From an investor standpoint, this mismatch elevates required returns. Projects that would be economically justified on a system-value basis struggle to clear hurdle rates when evaluated solely on merchant revenues. The result is delayed or downsized investment, reinforcing the very volatility that raises prices. It is a feedback loop that markets recognise but cannot resolve on their own.

Policy responses lag market reality. Capacity mechanisms, where they exist, often remain nationally scoped and energy-focused. Ancillary service markets undervalue fast response and inertia substitutes. Congestion income allocation does not reflect regional benefit distribution.
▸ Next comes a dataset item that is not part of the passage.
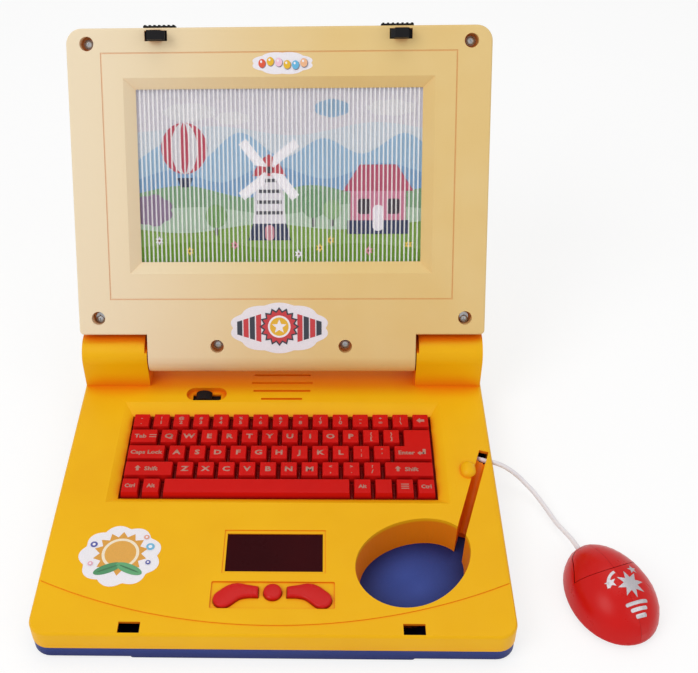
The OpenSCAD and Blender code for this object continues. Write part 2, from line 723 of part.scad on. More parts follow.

As SEE markets become more interconnected, these misalignments grow more costly.

For traders, the mismatch translates into opportunity and risk. Volatility persists because stabilising investment is insufficient. Those positioned to monetise stress events benefit, while those exposed to extreme prices suffer. Over time, however, excessive volatility erodes confidence, increases hedging costs, and discourages long-term contracting—outcomes that undermine market depth.

The structural conclusion is unavoidable. South-East Europe’s power system now generates value primarily by reducing tail risk, yet remunerates primarily for average output. Until this mismatch is addressed—through regional coordination, revised market design, or explicit stability payments—underinvestment will persist. Markets will continue to price risk rather than resolution.

In practical terms, the region faces a choice. Either it evolves remuneration frameworks to recognise and share the value of stability, or it accepts a future of higher volatility, sharper price spikes, and episodic crisis interventions. For investors and traders, understanding this mismatch is critical. It explains why rational behaviour at the asset level produces fragile outcomes at the system level—and why volatility, for now, remains structurally embedded in South-East Europe’s power markets.